A company’s first and often best opportunity to successfully defend a wage-hour class action is to defeat certification of the proposed class. Epstein Becker Green has successfully opposed class certification in many wage-hour actions. For example, on behalf of a national insurance company, Epstein Becker Green defeated class certification in a decision that withstood two appellate challenges within the past year.

As we reported, a Los Angeles Superior Court denied class certification on claims that the plaintiffs, property inspectors working for the national insurance company, had been misclassified as independent contractors, denied meal and rest periods, and provided inaccurate wage statements, among other things. This case was unusual in that the plaintiffs proposed trying the class action in a day or two through a single witness—their expert, who would testify about what he was told in an anonymous, non-random survey. Epstein Becker Green’s client and the other defendants would never be allowed to cross-examine a single putative class member at trial, let alone know who had participated in the survey. Also, there would be no repercussions if a class member lied or exaggerated as a result. Ironically, the plaintiff’s expert testified that putative class members could be expected to remember the lengths of breaks they took 10 years ago—but the expert couldn’t remember how long his own breaks were during his deposition for the case!

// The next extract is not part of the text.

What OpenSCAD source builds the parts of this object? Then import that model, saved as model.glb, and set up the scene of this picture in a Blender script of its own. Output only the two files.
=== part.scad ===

The plaintiffs appealed the trial court’s decision, but in late 2018, a California court of appeal affirmed the trial court’s denial of class certification. (The appellate decision tackled a number of issues that had not previously been addressed by the courts of appeal, including the standards for using surveys to establish liability in class actions.) The court of appeal adopted many of Epstein Becker Green’s arguments wholesale in its decision. The plaintiffs/appellants then petitioned the court of appeal for a rehearing, which was granted. However, after the rehearing, in July 2019, the court of appeal again sided with Epstein Becker Green’s position and upheld the denial of class certification.